• Instruction: Write out every line of the material exactly as it appears.

• Extracted material:
+++++

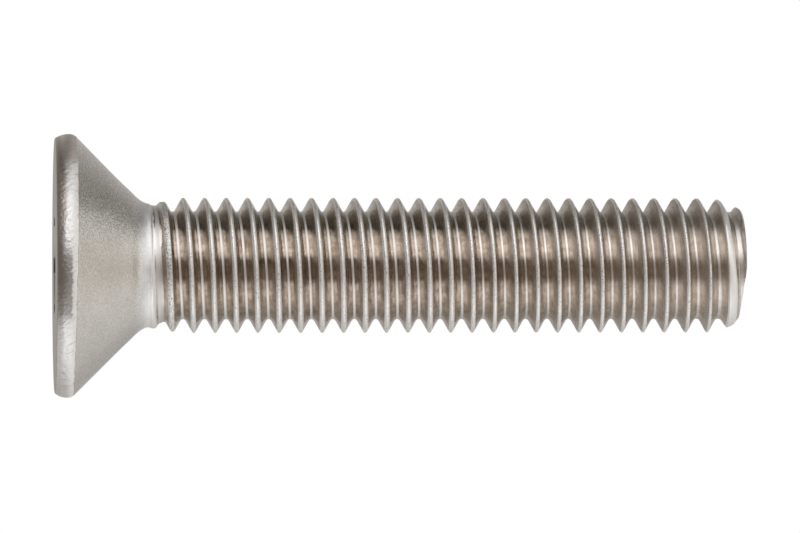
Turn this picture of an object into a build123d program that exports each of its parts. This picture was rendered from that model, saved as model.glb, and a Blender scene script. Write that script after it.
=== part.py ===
"""Countersunk socket screw, M8 x 1.25 x 40, one solid, in millimetres.

It stands on the flat face of its head. The origin is the centre of that face, and +Z runs along
the axis from the head to the tip. The shank is the envelope of the thread's crests: it rises from
the neck to the major diameter, and a taper crops the last turns at the tip.
"""

from math import asin, cos, radians, sin, tan
import os

from build123d import *

# Length over all: on a countersunk screw it is measured from the face of the head.
overall_length = 40.0

# Head: a cone over a short land, whose rim is rounded into the cone and down to the face.
head_diameter = 15.34
land_height = 0.985           # where the cone would reach the head's diameter
rim_height = 0.735            # where the rim is widest
lower_rim_radius = 1.1
cone_angle = 90.0
face_edge_radius = 0.15

# Hexagon socket: forged flats, the punch's conical floor, and a cone that leads the key in.
socket_flats = 5.0
socket_depth = 3.2
socket_floor_angle = 120.0
lead_in_width = 0.09          # beyond the hexagon's corners
lead_in_angle = 90.0

# Thread envelope, and the neck where the plain blank shows between the cone and the first crest.
major_diameter = 7.86
neck_drop = 0.38              # from the crests down to the blank
neck_fillet = 1.8
neck_length = 0.04
crest_rise_length = 1.3

# Tip: a slow taper, a chamfer, a flat land and a shallow dish.
taper_drop = 0.405
taper_length = 1.5
end_chamfer_drop = 0.475
end_chamfer_length = 0.45
end_land_width = 0.85
dish_depth = 0.2

half_cone = radians(cone_angle / 2)
head_radius = head_diameter / 2
major_radius = major_diameter / 2
neck_radius = major_radius - neck_drop
taper_end_radius = major_radius - taper_drop
end_radius = taper_end_radius - end_chamfer_drop
dish_radius = end_radius - end_land_width

# The rim's upper arc is tangent to the cone, and both arcs stand upright where it is widest.
rim_radius = (land_height - rim_height) * tan(half_cone) / (1 / cos(half_cone) - 1)
lower_rim_angle = asin(rim_height / lower_rim_radius)


def on_rim(radius, angle):
    """A point of an arc that reaches the head's radius at the rim's height, by its angle there."""
    return head_radius - radius * (1 - cos(angle)), rim_height + radius * sin(angle)


# Heights along the axis.
cone_foot = land_height + (head_radius - neck_radius) / tan(half_cone)
neck_end = cone_foot + neck_fillet * tan(half_cone / 2) + neck_length
full_crest = neck_end + crest_rise_length
taper_end = overall_length - end_chamfer_length
taper_start = taper_end - taper_length


def blank():
    """The turned outline: face, rounded rim, cone, neck, crest envelope, tapered tip and dish."""
    widest = (head_radius, rim_height)
    face_edge = on_rim(lower_rim_radius, -lower_rim_angle)
    with BuildPart() as body:
        with BuildSketch(Plane.XZ) as outline:
            with BuildLine():
                shank = Polyline(
                    (0, overall_length - dish_depth),
                    (dish_radius, overall_length),
                    (end_radius, overall_length),
                    (taper_end_radius, taper_end),
                    (major_radius, taper_start),
                    (major_radius, full_crest),
                    (neck_radius, neck_end),
                    (neck_radius, cone_foot),
                    on_rim(rim_radius, half_cone),
                )
                ThreePointArc(shank @ 1, on_rim(rim_radius, half_cone / 2), widest)
                ThreePointArc(widest, on_rim(lower_rim_radius, -lower_rim_angle / 2), face_edge)
                Polyline(face_edge, (0, 0), shank @ 0)
            make_face()
            for corner, radius in (
                ((neck_radius, cone_foot), neck_fillet),
                (face_edge, face_edge_radius),
            ):
                fillet(outline.vertices().sort_by_distance(corner)[0], radius)
        revolve(axis=Axis.Z)
    return body.part


def cone_from(radius, height, angle):
    """A right cone on the axis: its base of the given radius at this height, its point above."""
    point_height = height + radius / tan(radians(angle / 2))
    with BuildPart() as cone:
        with BuildSketch(Plane.XZ):
            with BuildLine():
                Polyline((0, height), (radius, height), (0, point_height), close=True)
            make_face()
        revolve(axis=Axis.Z)
    return cone.part


def socket():
    """The space that a hexagon key goes into, with its floor and its lead-in."""
    inner_radius = socket_flats / 2
    corner_radius = inner_radius / cos(radians(30))
    with BuildPart() as hexagon:
        with BuildSketch():
            RegularPolygon(corner_radius, 6, rotation=30)
        extrude(amount=socket_depth)
    floor = cone_from(inner_radius, socket_depth, socket_floor_angle)
    lead_in = cone_from(corner_radius + lead_in_width, 0, lead_in_angle)
    return hexagon.part + floor + lead_in


os.makedirs("parts", exist_ok=True)
export_step(blank() - socket(), "parts/screw.step")
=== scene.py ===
"""Looks for the countersunk socket screw: the threaded mesh, its steel, the floor, light, camera.

Lengths are in millimetres in the frame of the part (the face of the head at z = 0, +Z to the
tip) and become metres only where a mesh, the floor or the camera is made. The camera looks along
+Y and is rolled so that the tip is on the right of the picture and +X at its bottom.
"""

from math import cos, pi, radians, sin, tan

import bpy
import numpy as np
from mathutils import Matrix, Vector


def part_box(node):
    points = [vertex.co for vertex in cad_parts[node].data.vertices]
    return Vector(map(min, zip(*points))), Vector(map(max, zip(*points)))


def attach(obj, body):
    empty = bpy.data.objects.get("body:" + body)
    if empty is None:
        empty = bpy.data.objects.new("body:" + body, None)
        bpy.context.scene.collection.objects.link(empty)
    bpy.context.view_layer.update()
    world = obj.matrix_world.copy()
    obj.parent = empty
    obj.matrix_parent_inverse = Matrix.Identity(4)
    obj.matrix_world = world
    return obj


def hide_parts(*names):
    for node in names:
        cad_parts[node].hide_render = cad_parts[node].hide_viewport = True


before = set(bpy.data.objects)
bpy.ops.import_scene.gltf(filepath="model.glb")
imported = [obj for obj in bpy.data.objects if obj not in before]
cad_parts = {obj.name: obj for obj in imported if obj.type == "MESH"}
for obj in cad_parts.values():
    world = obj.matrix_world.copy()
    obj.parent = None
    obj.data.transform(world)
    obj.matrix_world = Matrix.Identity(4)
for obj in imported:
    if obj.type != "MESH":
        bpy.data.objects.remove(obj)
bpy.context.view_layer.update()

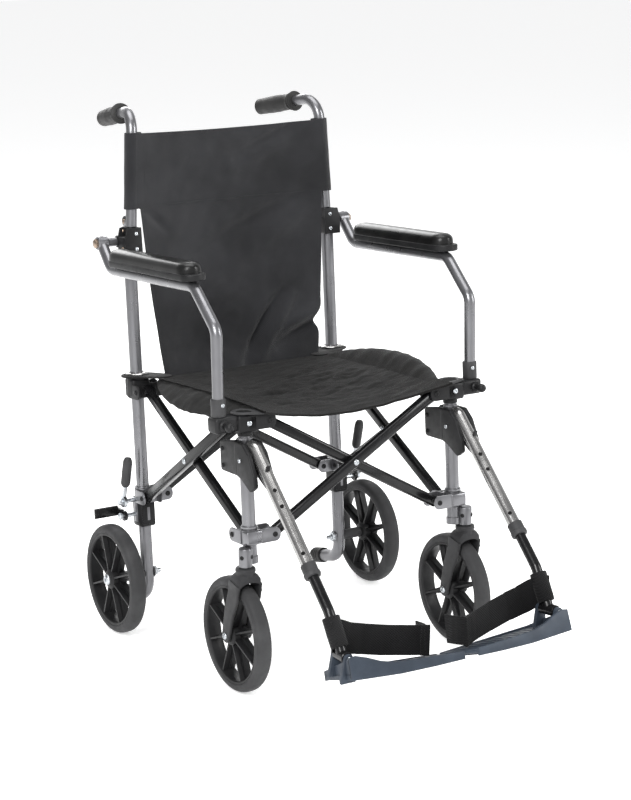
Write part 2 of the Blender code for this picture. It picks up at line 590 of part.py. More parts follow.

+++++

• Output of the exercise:
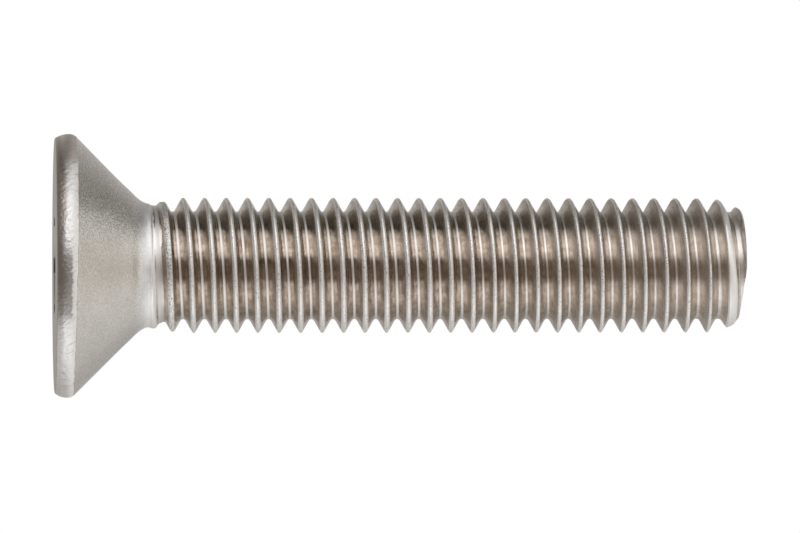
Turn this picture of an object into a build123d program that exports each of its parts. This picture was rendered from that model, saved as model.glb, and a Blender scene script. Write that script after it.
=== part.py ===
"""Countersunk socket screw, M8 x 1.25 x 40, one solid, in millimetres.

It stands on the flat face of its head. The origin is the centre of that face, and +Z runs along
the axis from the head to the tip. The shank is the envelope of the thread's crests: it rises from
the neck to the major diameter, and a taper crops the last turns at the tip.
"""

from math import asin, cos, radians, sin, tan
import os

from build123d import *

# Length over all: on a countersunk screw it is measured from the face of the head.
overall_length = 40.0

# Head: a cone over a short land, whose rim is rounded into the cone and down to the face.
head_diameter = 15.34
land_height = 0.985           # where the cone would reach the head's diameter
rim_height = 0.735            # where the rim is widest
lower_rim_radius = 1.1
cone_angle = 90.0
face_edge_radius = 0.15

# Hexagon socket: forged flats, the punch's conical floor, and a cone that leads the key in.
socket_flats = 5.0
socket_depth = 3.2
socket_floor_angle = 120.0
lead_in_width = 0.09          # beyond the hexagon's corners
lead_in_angle = 90.0

# Thread envelope, and the neck where the plain blank shows between the cone and the first crest.
major_diameter = 7.86
neck_drop = 0.38              # from the crests down to the blank
neck_fillet = 1.8
neck_length = 0.04
crest_rise_length = 1.3

# Tip: a slow taper, a chamfer, a flat land and a shallow dish.
taper_drop = 0.405
taper_length = 1.5
end_chamfer_drop = 0.475
end_chamfer_length = 0.45
end_land_width = 0.85
dish_depth = 0.2

half_cone = radians(cone_angle / 2)
head_radius = head_diameter / 2
major_radius = major_diameter / 2
neck_radius = major_radius - neck_drop
taper_end_radius = major_radius - taper_drop
end_radius = taper_end_radius - end_chamfer_drop
dish_radius = end_radius - end_land_width

# The rim's upper arc is tangent to the cone, and both arcs stand upright where it is widest.
rim_radius = (land_height - rim_height) * tan(half_cone) / (1 / cos(half_cone) - 1)
lower_rim_angle = asin(rim_height / lower_rim_radius)


def on_rim(radius, angle):
    """A point of an arc that reaches the head's radius at the rim's height, by its angle there."""
    return head_radius - radius * (1 - cos(angle)), rim_height + radius * sin(angle)


# Heights along the axis.
cone_foot = land_height + (head_radius - neck_radius) / tan(half_cone)
neck_end = cone_foot + neck_fillet * tan(half_cone / 2) + neck_length
full_crest = neck_end + crest_rise_length
taper_end = overall_length - end_chamfer_length
taper_start = taper_end - taper_length


def blank():
    """The turned outline: face, rounded rim, cone, neck, crest envelope, tapered tip and dish."""
    widest = (head_radius, rim_height)
    face_edge = on_rim(lower_rim_radius, -lower_rim_angle)
    with BuildPart() as body:
        with BuildSketch(Plane.XZ) as outline:
            with BuildLine():
                shank = Polyline(
                    (0, overall_length - dish_depth),
                    (dish_radius, overall_length),
                    (end_radius, overall_length),
                    (taper_end_radius, taper_end),
                    (major_radius, taper_start),
                    (major_radius, full_crest),
                    (neck_radius, neck_end),
                    (neck_radius, cone_foot),
                    on_rim(rim_radius, half_cone),
                )
                ThreePointArc(shank @ 1, on_rim(rim_radius, half_cone / 2), widest)
                ThreePointArc(widest, on_rim(lower_rim_radius, -lower_rim_angle / 2), face_edge)
                Polyline(face_edge, (0, 0), shank @ 0)
            make_face()
            for corner, radius in (
                ((neck_radius, cone_foot), neck_fillet),
                (face_edge, face_edge_radius),
            ):
                fillet(outline.vertices().sort_by_distance(corner)[0], radius)
        revolve(axis=Axis.Z)
    return body.part


def cone_from(radius, height, angle):
    """A right cone on the axis: its base of the given radius at this height, its point above."""
    point_height = height + radius / tan(radians(angle / 2))
    with BuildPart() as cone:
        with BuildSketch(Plane.XZ):
            with BuildLine():
                Polyline((0, height), (radius, height), (0, point_height), close=True)
            make_face()
        revolve(axis=Axis.Z)
    return cone.part


def socket():
    """The space that a hexagon key goes into, with its floor and its lead-in."""
    inner_radius = socket_flats / 2
    corner_radius = inner_radius / cos(radians(30))
    with BuildPart() as hexagon:
        with BuildSketch():
            RegularPolygon(corner_radius, 6, rotation=30)
        extrude(amount=socket_depth)
    floor = cone_from(inner_radius, socket_depth, socket_floor_angle)
    lead_in = cone_from(corner_radius + lead_in_width, 0, lead_in_angle)
    return hexagon.part + floor + lead_in


os.makedirs("parts", exist_ok=True)
export_step(blank() - socket(), "parts/screw.step")
=== scene.py ===
"""Looks for the countersunk socket screw: the threaded mesh, its steel, the floor, light, camera.

Lengths are in millimetres in the frame of the part (the face of the head at z = 0, +Z to the
tip) and become metres only where a mesh, the floor or the camera is made. The camera looks along
+Y and is rolled so that the tip is on the right of the picture and +X at its bottom.
"""

from math import cos, pi, radians, sin, tan

import bpy
import numpy as np
from mathutils import Matrix, Vector


def part_box(node):
    points = [vertex.co for vertex in cad_parts[node].data.vertices]
    return Vector(map(min, zip(*points))), Vector(map(max, zip(*points)))


def attach(obj, body):
    empty = bpy.data.objects.get("body:" + body)
    if empty is None:
        empty = bpy.data.objects.new("body:" + body, None)
        bpy.context.scene.collection.objects.link(empty)
    bpy.context.view_layer.update()
    world = obj.matrix_world.copy()
    obj.parent = empty
    obj.matrix_parent_inverse = Matrix.Identity(4)
    obj.matrix_world = world
    return obj


def hide_parts(*names):
    for node in names:
        cad_parts[node].hide_render = cad_parts[node].hide_viewport = True


before = set(bpy.data.objects)
bpy.ops.import_scene.gltf(filepath="model.glb")
imported = [obj for obj in bpy.data.objects if obj not in before]
cad_parts = {obj.name: obj for obj in imported if obj.type == "MESH"}
for obj in cad_parts.values():
    world = obj.matrix_world.copy()
    obj.parent = None
    obj.data.transform(world)
    obj.matrix_world = Matrix.Identity(4)
for obj in imported:
    if obj.type != "MESH":
        bpy.data.objects.remove(obj)
bpy.context.view_layer.update()

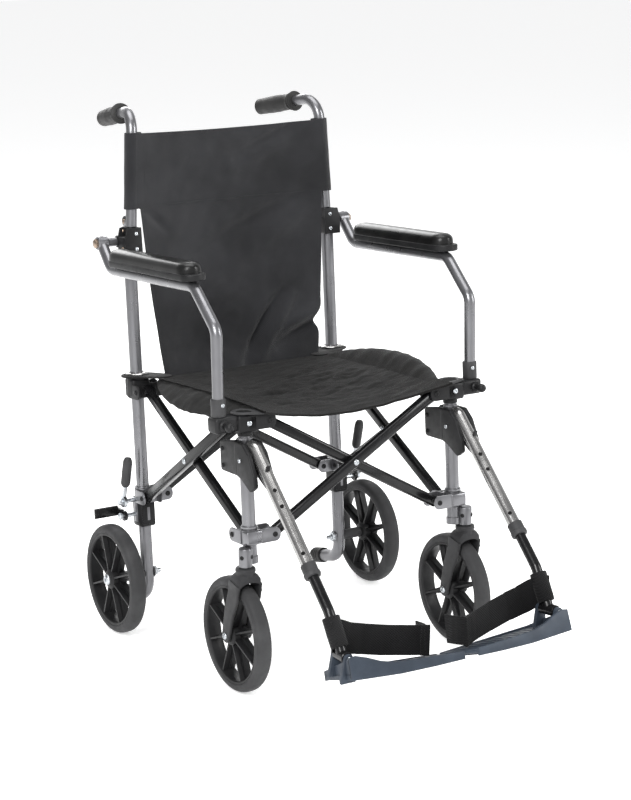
Write part 2 of the Blender code for this picture. It picks up at line 590 of part.py. More parts follow.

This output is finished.